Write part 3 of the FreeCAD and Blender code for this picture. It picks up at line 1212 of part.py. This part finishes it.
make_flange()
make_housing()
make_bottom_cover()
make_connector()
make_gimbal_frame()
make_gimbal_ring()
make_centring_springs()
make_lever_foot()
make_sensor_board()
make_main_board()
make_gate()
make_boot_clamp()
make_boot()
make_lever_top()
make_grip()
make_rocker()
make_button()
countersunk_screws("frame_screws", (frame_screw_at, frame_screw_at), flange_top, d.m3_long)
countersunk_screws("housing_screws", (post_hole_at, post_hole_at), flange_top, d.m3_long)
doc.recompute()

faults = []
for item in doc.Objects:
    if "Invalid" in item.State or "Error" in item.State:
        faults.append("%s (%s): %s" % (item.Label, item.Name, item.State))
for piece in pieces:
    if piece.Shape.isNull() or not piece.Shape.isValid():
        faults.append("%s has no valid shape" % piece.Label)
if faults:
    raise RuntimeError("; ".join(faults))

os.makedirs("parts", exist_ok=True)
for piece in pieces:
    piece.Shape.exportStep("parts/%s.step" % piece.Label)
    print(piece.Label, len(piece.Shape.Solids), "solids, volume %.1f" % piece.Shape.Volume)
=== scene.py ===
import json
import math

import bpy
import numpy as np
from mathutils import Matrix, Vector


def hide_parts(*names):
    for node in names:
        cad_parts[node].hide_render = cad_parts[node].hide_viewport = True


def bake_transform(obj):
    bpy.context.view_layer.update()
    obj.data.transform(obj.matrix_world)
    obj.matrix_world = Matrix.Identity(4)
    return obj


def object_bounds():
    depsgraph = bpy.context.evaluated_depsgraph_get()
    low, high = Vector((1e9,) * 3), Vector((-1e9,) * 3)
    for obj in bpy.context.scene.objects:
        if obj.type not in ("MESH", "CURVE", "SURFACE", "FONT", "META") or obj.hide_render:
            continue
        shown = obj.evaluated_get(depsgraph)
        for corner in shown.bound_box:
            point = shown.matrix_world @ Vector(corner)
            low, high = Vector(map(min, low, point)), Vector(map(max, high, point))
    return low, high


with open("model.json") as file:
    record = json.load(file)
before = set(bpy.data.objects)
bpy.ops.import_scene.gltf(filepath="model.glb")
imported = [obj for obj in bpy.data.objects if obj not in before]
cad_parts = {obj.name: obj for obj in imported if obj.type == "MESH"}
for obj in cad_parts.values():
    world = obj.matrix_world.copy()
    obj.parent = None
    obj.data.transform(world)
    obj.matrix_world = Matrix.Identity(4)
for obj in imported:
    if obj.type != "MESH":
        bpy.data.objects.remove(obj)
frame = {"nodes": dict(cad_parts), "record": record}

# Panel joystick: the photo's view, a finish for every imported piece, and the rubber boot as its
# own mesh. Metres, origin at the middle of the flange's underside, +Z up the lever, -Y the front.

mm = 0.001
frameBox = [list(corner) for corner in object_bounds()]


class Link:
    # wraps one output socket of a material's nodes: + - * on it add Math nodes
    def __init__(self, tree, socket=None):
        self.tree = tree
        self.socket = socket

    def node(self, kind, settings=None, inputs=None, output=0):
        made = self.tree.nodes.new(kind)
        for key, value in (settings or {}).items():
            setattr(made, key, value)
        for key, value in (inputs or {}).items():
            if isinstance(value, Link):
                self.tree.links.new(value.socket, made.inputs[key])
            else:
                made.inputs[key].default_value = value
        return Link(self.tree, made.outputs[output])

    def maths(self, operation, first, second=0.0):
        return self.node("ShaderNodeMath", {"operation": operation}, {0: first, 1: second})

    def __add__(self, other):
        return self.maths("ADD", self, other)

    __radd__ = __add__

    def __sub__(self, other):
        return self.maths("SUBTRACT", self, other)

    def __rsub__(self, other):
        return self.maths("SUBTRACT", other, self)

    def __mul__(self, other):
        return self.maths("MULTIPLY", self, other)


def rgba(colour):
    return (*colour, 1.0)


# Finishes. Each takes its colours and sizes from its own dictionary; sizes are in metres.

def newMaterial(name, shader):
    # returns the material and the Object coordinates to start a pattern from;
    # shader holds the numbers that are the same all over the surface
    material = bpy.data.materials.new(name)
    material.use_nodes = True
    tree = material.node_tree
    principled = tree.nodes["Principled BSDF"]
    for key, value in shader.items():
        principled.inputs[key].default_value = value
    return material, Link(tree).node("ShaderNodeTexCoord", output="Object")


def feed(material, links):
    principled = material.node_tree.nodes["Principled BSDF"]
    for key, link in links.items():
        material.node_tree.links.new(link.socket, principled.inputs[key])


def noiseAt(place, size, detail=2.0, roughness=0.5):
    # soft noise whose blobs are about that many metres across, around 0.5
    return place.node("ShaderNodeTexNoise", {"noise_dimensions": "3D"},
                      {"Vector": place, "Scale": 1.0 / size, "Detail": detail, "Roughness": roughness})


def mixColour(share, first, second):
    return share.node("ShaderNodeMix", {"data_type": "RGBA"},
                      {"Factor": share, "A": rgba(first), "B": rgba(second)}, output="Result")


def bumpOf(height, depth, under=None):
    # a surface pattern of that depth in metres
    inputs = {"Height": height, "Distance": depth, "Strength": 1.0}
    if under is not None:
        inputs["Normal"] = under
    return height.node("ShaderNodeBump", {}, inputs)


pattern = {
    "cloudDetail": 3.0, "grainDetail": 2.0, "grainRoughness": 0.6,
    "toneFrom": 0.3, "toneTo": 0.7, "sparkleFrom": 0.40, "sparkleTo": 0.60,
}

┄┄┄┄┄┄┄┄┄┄

[Task requirements]: Extract the complete data, matching each line exactly.

[Answer to this exercise]:
Write part 3 of the FreeCAD and Blender code for this picture. It picks up at line 1212 of part.py. This part finishes it.
make_flange()
make_housing()
make_bottom_cover()
make_connector()
make_gimbal_frame()
make_gimbal_ring()
make_centring_springs()
make_lever_foot()
make_sensor_board()
make_main_board()
make_gate()
make_boot_clamp()
make_boot()
make_lever_top()
make_grip()
make_rocker()
make_button()
countersunk_screws("frame_screws", (frame_screw_at, frame_screw_at), flange_top, d.m3_long)
countersunk_screws("housing_screws", (post_hole_at, post_hole_at), flange_top, d.m3_long)
doc.recompute()

faults = []
for item in doc.Objects:
    if "Invalid" in item.State or "Error" in item.State:
        faults.append("%s (%s): %s" % (item.Label, item.Name, item.State))
for piece in pieces:
    if piece.Shape.isNull() or not piece.Shape.isValid():
        faults.append("%s has no valid shape" % piece.Label)
if faults:
    raise RuntimeError("; ".join(faults))

os.makedirs("parts", exist_ok=True)
for piece in pieces:
    piece.Shape.exportStep("parts/%s.step" % piece.Label)
    print(piece.Label, len(piece.Shape.Solids), "solids, volume %.1f" % piece.Shape.Volume)
=== scene.py ===
import json
import math

import bpy
import numpy as np
from mathutils import Matrix, Vector


def hide_parts(*names):
    for node in names:
        cad_parts[node].hide_render = cad_parts[node].hide_viewport = True


def bake_transform(obj):
    bpy.context.view_layer.update()
    obj.data.transform(obj.matrix_world)
    obj.matrix_world = Matrix.Identity(4)
    return obj


def object_bounds():
    depsgraph = bpy.context.evaluated_depsgraph_get()
    low, high = Vector((1e9,) * 3), Vector((-1e9,) * 3)
    for obj in bpy.context.scene.objects:
        if obj.type not in ("MESH", "CURVE", "SURFACE", "FONT", "META") or obj.hide_render:
            continue
        shown = obj.evaluated_get(depsgraph)
        for corner in shown.bound_box:
            point = shown.matrix_world @ Vector(corner)
            low, high = Vector(map(min, low, point)), Vector(map(max, high, point))
    return low, high


with open("model.json") as file:
    record = json.load(file)
before = set(bpy.data.objects)
bpy.ops.import_scene.gltf(filepath="model.glb")
imported = [obj for obj in bpy.data.objects if obj not in before]
cad_parts = {obj.name: obj for obj in imported if obj.type == "MESH"}
for obj in cad_parts.values():
    world = obj.matrix_world.copy()
    obj.parent = None
    obj.data.transform(world)
    obj.matrix_world = Matrix.Identity(4)
for obj in imported:
    if obj.type != "MESH":
        bpy.data.objects.remove(obj)
frame = {"nodes": dict(cad_parts), "record": record}

# Panel joystick: the photo's view, a finish for every imported piece, and the rubber boot as its
# own mesh. Metres, origin at the middle of the flange's underside, +Z up the lever, -Y the front.

mm = 0.001
frameBox = [list(corner) for corner in object_bounds()]


class Link:
    # wraps one output socket of a material's nodes: + - * on it add Math nodes
    def __init__(self, tree, socket=None):
        self.tree = tree
        self.socket = socket

    def node(self, kind, settings=None, inputs=None, output=0):
        made = self.tree.nodes.new(kind)
        for key, value in (settings or {}).items():
            setattr(made, key, value)
        for key, value in (inputs or {}).items():
            if isinstance(value, Link):
                self.tree.links.new(value.socket, made.inputs[key])
            else:
                made.inputs[key].default_value = value
        return Link(self.tree, made.outputs[output])

    def maths(self, operation, first, second=0.0):
        return self.node("ShaderNodeMath", {"operation": operation}, {0: first, 1: second})

    def __add__(self, other):
        return self.maths("ADD", self, other)

    __radd__ = __add__

    def __sub__(self, other):
        return self.maths("SUBTRACT", self, other)

    def __rsub__(self, other):
        return self.maths("SUBTRACT", other, self)

    def __mul__(self, other):
        return self.maths("MULTIPLY", self, other)


def rgba(colour):
    return (*colour, 1.0)


# Finishes. Each takes its colours and sizes from its own dictionary; sizes are in metres.

def newMaterial(name, shader):
    # returns the material and the Object coordinates to start a pattern from;
    # shader holds the numbers that are the same all over the surface
    material = bpy.data.materials.new(name)
    material.use_nodes = True
    tree = material.node_tree
    principled = tree.nodes["Principled BSDF"]
    for key, value in shader.items():
        principled.inputs[key].default_value = value
    return material, Link(tree).node("ShaderNodeTexCoord", output="Object")


def feed(material, links):
    principled = material.node_tree.nodes["Principled BSDF"]
    for key, link in links.items():
        material.node_tree.links.new(link.socket, principled.inputs[key])


def noiseAt(place, size, detail=2.0, roughness=0.5):
    # soft noise whose blobs are about that many metres across, around 0.5
    return place.node("ShaderNodeTexNoise", {"noise_dimensions": "3D"},
                      {"Vector": place, "Scale": 1.0 / size, "Detail": detail, "Roughness": roughness})


def mixColour(share, first, second):
    return share.node("ShaderNodeMix", {"data_type": "RGBA"},
                      {"Factor": share, "A": rgba(first), "B": rgba(second)}, output="Result")


def bumpOf(height, depth, under=None):
    # a surface pattern of that depth in metres
    inputs = {"Height": height, "Distance": depth, "Strength": 1.0}
    if under is not None:
        inputs["Normal"] = under
    return height.node("ShaderNodeBump", {}, inputs)


pattern = {
    "cloudDetail": 3.0, "grainDetail": 2.0, "grainRoughness": 0.6,
    "toneFrom": 0.3, "toneTo": 0.7, "sparkleFrom": 0.40, "sparkleTo": 0.60,
}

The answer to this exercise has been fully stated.